A rather charming portrait of Gallagher in retirement was also left by his grandson:
‘I remember him from about 1919-20 until his death. During that period I regularly spent two or three weeks annually at his home in Augustine Road [“Wisteria” at Drayton, Hampshire]. He was very fond of his grandchildren, and we loved him. He had a great sense of humour and a real Irish sense of fun. When I first got to know him he would tell me stories of his soldiering, especially South Africa and Rorke’s Drift in particular. He was proud of his regiment, the Twenty-Fourth, and maintained his soldierly smartness and appearance all his life. He was a great story-teller on any subject true or fictitious. He was very fond of walking, especially on the Portsdown Hill. We would walk many miles on what he called “campaigning”, me asking him questions, and he giving the answers - which I fully believed. But sometimes his deliberate exaggerations gave the clue that it was all his “Irish blarney” coming out. He loved his small garden, where he grew most of his vegetables and kept chickens.
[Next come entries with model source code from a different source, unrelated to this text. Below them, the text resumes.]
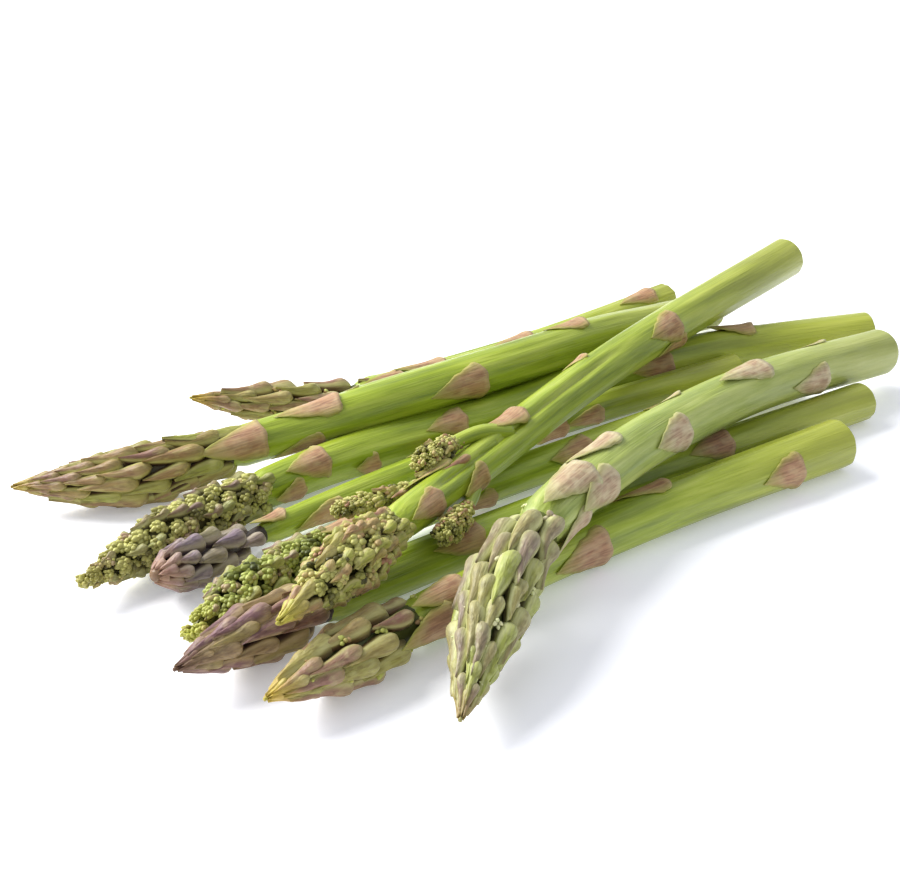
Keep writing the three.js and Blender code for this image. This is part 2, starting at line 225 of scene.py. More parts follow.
def stem_radius(spear, along):
    start = spear["head"] + HEAD_GAP
    end = spear["length"]
    share = np.clip((along - start) / (end - start), 0, 1)
    fuller = spear.get("fuller", 0) * ease((along - start - FULLER_FROM_END) / FULLER_EASE)
    fuller = fuller * ease((end - FULLER_EASE - along) / FULLER_EASE)
    return spear["neck"] + (spear["butt"] - spear["neck"]) * share**0.6 + fuller


def core_radius(spear, along):
    share = np.clip(along / spear["head"], 0, 1)
    power = 0.72 if spear["kind"] == "blunt" else 1.24
    swelling = np.sin(np.minimum(share / spear["widest"], 1) * np.pi / 2) ** power
    rising = TIP_RADIUS + (spear["radius"] - TIP_RADIUS) * swelling
    fall = ease((share - spear["widest"]) / (1 - spear["widest"]))
    falling = spear["radius"] + (spear["neck"] - CORE_UNDER_NECK - spear["radius"]) * fall
    return np.where(share < spear["widest"], rising, falling)


for spear in SPEARS:
    print(spear["name"], "is", round(2 * float(stem_radius(spear, spear["length"])), 1), "mm across its butt")

# %% [markdown]
# Shapes are kept as patches: points, faces, and two notes on every point that the materials read. The note
# "straight" is the point's place on the straight spear, in millimetres, so that a pattern runs along the
# spear whichever way it lies. The note "blade" says how far the point is from foot to point of its leaf or
# bract, how near its edge, and a random number that is the same all over one leaf, bract or bud.

# %% Patches, and turning them into an object


def grid_faces(rows, columns, ring):
    """Quads of a grid of points, closed into a ring along its columns if ring is true."""
    r = np.arange(rows - 1)[:, None]
    c = np.arange(columns if ring else columns - 1)[None, :]
    n = (c + 1) % columns
    quads = np.stack([r * columns + c, r * columns + n, (r + 1) * columns + n, (r + 1) * columns + c], -1)
    return quads.reshape(-1, 4)


def patch(points, faces, blade):
    return {"points": points.reshape(-1, 3), "faces": faces, "blade": blade.reshape(-1, 3)}


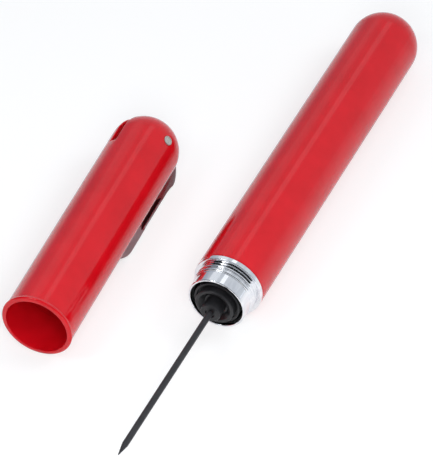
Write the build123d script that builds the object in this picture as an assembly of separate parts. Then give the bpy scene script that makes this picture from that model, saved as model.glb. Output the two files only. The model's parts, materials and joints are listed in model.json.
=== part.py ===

He died very suddenly in 1931, when strangely, I was staioned with the Royal Engineers in Ireland, quite close to Thurles, and from where I kept up a correspondence with him.’
Gallagher, who was 75 years old at the time of his death on 17 December 1931, was buried with full military honours at Christ Church, Portsdown Hill, Cosham, Hampshire; for further details and pictures, see the excellent biographical entry in James W. Bancroft’s Deeds of Valour (House of Heroes, 1994).